A woman sitting with her head resting in her hand. There is a gauge on her back reading at low levels.

Rheumatoid Arthritis: Is This as Good as It Gets?

Human nature is very hopeful. When life becomes challenging we think, “Things have to get better.” We make goals to improve our fitness and try to defy aging or at least cover it up so that we can show how much we are thriving. We live in a culture where self-improvement is expected, especially when it comes to our bodies.

The majority of adults are trying to improve some aspect of themselves and their lives right now. As soon as stay-in-place rules were put in place because of coronavirus, social media was buzzing with ideas like learning new languages, getting in shape with bodyweight exercises, or becoming a gourmet chef.

Quality of life with chronic illness

The other day I was on my daily walk and I was talking to a good friend who lives with a chronic illness as well, and she asked me something that stopped me in my tracks. She said, “Kat, have you ever wondered if this is as good as it gets? If, despite wanting to feel better, and doing everything I can to feel better, I never do?”

Maybe it's okay to just be

She went on to describe how tired she is all the time, and how hard it was to just get through the day. How for years she has tried every avenue to improve her health, only to find much of her efforts thwarted by her body. She told me she has gotten tired of trying. Maybe it’s time to settle into reality instead of trying to fight against it all the time. Maybe instead of trying to be “new and improved,” it’s okay to just be.

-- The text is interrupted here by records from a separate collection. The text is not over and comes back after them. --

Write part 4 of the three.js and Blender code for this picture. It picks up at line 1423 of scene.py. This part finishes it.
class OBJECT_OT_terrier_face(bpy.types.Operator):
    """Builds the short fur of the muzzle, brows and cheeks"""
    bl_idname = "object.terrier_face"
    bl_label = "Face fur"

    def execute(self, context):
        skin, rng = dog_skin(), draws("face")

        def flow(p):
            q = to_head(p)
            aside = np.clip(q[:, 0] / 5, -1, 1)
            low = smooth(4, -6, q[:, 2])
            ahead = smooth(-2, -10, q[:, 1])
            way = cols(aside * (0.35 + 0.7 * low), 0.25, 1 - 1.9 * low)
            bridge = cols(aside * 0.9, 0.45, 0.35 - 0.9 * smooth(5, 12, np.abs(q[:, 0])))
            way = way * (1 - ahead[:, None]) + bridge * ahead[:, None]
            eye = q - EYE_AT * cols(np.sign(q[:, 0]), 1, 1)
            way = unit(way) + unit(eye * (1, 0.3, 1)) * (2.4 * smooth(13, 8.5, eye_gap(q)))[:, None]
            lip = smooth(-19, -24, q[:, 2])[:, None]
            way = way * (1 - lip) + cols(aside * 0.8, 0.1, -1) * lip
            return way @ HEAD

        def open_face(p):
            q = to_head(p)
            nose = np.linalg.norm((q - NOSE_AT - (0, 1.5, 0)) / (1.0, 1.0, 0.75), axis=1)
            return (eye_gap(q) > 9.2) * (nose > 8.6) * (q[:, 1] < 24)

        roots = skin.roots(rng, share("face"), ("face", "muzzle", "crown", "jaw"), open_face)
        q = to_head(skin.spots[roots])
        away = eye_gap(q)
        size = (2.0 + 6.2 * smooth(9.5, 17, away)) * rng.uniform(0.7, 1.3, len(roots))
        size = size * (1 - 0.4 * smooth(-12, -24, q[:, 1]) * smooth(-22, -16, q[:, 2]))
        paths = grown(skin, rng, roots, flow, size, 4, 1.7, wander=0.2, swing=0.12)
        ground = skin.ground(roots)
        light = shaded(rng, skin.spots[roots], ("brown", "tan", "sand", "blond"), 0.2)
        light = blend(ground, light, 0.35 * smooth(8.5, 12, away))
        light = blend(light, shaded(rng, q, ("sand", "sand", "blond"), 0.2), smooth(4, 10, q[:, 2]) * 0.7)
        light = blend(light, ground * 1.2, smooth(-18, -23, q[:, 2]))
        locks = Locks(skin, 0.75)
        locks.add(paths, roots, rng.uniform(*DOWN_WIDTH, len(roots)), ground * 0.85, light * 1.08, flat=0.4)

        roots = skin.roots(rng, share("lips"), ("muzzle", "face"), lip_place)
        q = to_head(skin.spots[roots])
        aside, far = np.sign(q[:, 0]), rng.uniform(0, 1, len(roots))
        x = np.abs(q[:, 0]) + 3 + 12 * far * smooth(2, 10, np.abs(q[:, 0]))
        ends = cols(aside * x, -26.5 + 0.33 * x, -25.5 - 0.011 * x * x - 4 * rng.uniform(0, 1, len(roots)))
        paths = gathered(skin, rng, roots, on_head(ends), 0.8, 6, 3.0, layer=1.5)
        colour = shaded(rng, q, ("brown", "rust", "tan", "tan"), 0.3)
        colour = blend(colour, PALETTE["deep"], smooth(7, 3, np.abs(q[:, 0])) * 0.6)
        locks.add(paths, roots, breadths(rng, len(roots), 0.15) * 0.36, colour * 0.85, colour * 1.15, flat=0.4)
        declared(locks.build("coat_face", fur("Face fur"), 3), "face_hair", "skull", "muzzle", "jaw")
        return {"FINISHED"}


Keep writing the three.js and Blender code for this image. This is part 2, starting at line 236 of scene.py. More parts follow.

Keeping good habits that maintain my health

Chronic disease changes our bodies, and not in ways that we want. No one wants to walk on the side of their foot, or live with crooked fingers, but many of us do. I’m not thinking that it’s a good idea to just give up, and stop doing the things that improve my health and well-being, like my daily walks. I’m not stopping my theraputty exercises, wearing my splints, or eating a healthy diet. All of those things are part of a well-rounded life that encourages health.

But, after my conversation with my friend, I’m wondering if I could be happy with life as it is. What if the current state of my body is the best I’ll ever feel? If this is as good as it gets, will I be happy?

RA brings ups and downs

This is, of course a mental exercise. I know that, in reality, my JRA waxes and wanes - ups and downs are the nature of this mercurial disease. So, I know that someday I will feel better than I do right now, if only for that day or week. But I think it’s a useful one, at least for me and my friend, because both of us have spent years expending vast amounts of energy trying to change the course of our diseases and our lives.

Learning to be comfortable in my own skin

All of that time and energy wasn’t wasted - both of us have discovered many things that improve our lives. But another result of all this effort is the natural by-product of our nature - we look around and compare our results with the people around us, which is often an exercise in frustration and does nothing to help us feel better about our situation.

So, for now, I’ll watch other people learn languages. I’m going to learn to be more comfortable in my own skin.